How to Select the API protocol for a Deployment#
Introduction#
Hopsworks supports both REST and gRPC as API protocols for sending inference requests to model deployments. While REST API protocol is supported in all types of model deployments, support for gRPC is only available for models served with KServe.
Warning
At the moment, the gRPC API protocol is only supported for Python model deployments (e.g., scikit-learn, xgboost). Support for Tensorflow model deployments is coming soon.
GUI#
Step 1: Create a new deployment#
If you have at least one model already trained and saved in the Model Registry, navigate to the deployments page by clicking on the Deployments
tab on the navigation menu on the left.
Once in the deployments page, you can create a new deployment by either clicking on New deployment
(if there are no existing deployments) or on Create new deployment
it the top-right corner. Both options will open the deployment creation form.
Step 2: Go to advanced options#
A simplified creation form will appear including the most common deployment fields from all available configurations. Resource allocation is part of the advanced options of a deployment. To navigate to the advanced creation form, click on Advanced options
.
Step 3: Select the API protocol#
Enabling gRPC as the API protocol for a model deployment requires KServe as the serving platform for the deployment. Make sure that KServe is enabled by activating the corresponding checkbox.
Then, you can select the API protocol to be enabled in your model deployment.
Only one API protocol can be enabled for a model (they cannot support both gRPC and REST)
Currently, KServe model deployments are limited to one API protocol at a time. Therefore, only one of REST or gRPC API protocols can be enabled at the same time on the same model deployment. You can change the API protocol of existing deployments.
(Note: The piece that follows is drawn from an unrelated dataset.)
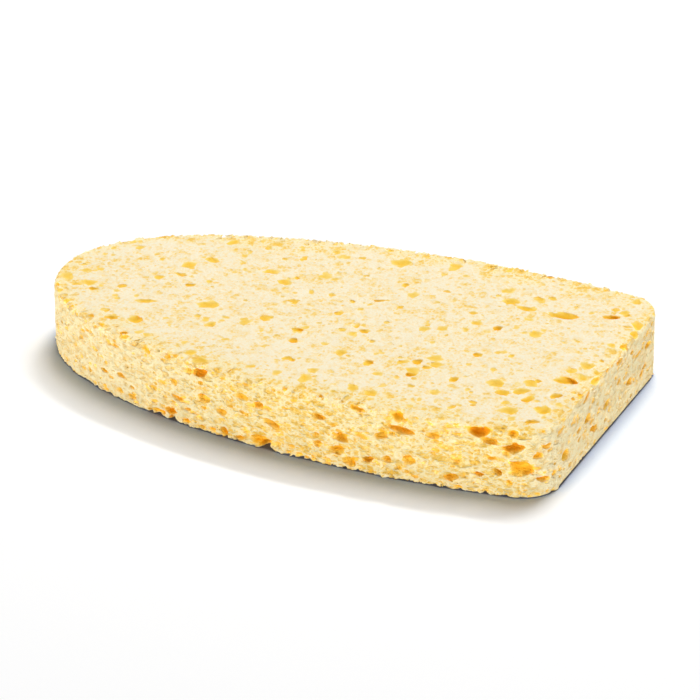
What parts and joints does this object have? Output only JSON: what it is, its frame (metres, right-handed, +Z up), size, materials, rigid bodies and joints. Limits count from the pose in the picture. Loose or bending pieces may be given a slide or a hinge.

Once you are done with the changes, click on Create new deployment
at the bottom of the page to create the deployment for your model.
Code#
Step 1: Connect to Hopsworks#
import hopsworks
project = hopsworks.login()
# get Hopsworks Model Registry handle
mr = project.get_model_registry()
# get Hopsworks Model Serving handle
ms = project.get_model_serving()
Step 2: Create a deployment with a specific API protocol#
my_model = mr.get_model("my_model", version=1)
my_predictor = ms.create_predictor(my_model,
api_protocol="GRPC" # defaults to "REST"
)
my_predictor.deploy()
# or
my_deployment = ms.create_deployment(my_predictor)
my_deployment.save()